百景図よもやまばなし

第12図 表門から出る奥方

投稿日:2016年06月24日

12図から、百景図はいよいよ城を出て城下の景色へと変わる。

館を出る時は、この立派な二階建ての櫓門を

潜って出るのである。赤瓦の本瓦葺きである。

屋根に鎮座する二匹の鯱は何とも大きく厳めしいが、

漆喰で目を入れているところは面白い。

瓦と同じ焼き物だろうが、鱗や背中のとげを一枚一枚重ねて張り付けているように見える。

また、棟瓦も漆喰をいれて波の模様を際立たせている。

輪違いでなく、輪を重ねた模様にしている。しかも、大棟だけでなく丁寧に、

降り棟も隅棟にもこの模様を続けている。
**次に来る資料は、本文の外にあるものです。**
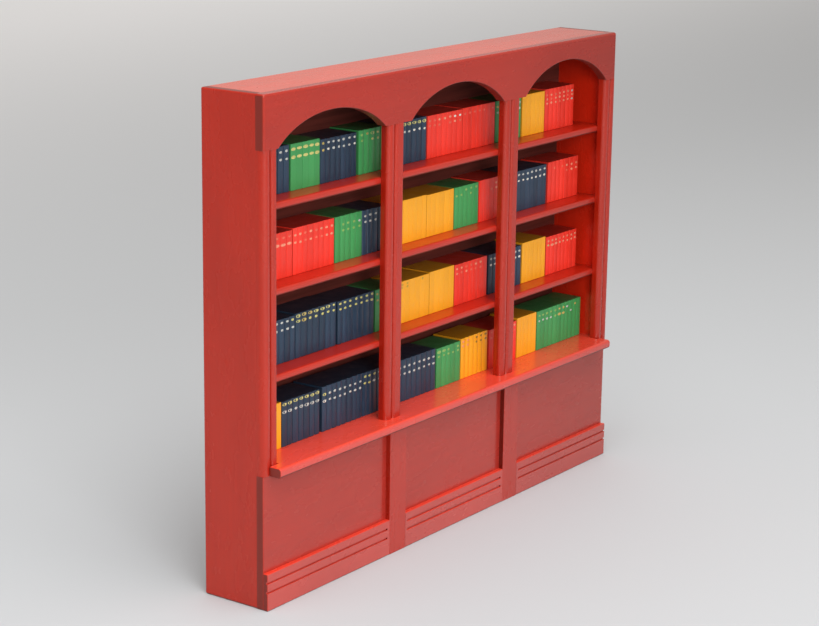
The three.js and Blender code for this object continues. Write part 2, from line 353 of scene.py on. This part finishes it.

なかなか手がこんでいる。

鯱にしても波模様にしても火よけのまじないである。

この屋敷は1853年に焼けたばかりなので、ことに念入りに作ったのかもしれない。

ちなみにここの二階は武器倉庫になっていた。まさに櫓(矢倉)である。

門の前の錦川は、今より水量が豊富で綺麗である。格斎さんの筆にも力が入っている。

手前に美しいカーブを描く松は、現在ある松によく似ている。

奥方は何を思いながら御輿に揺られていたのだろうか。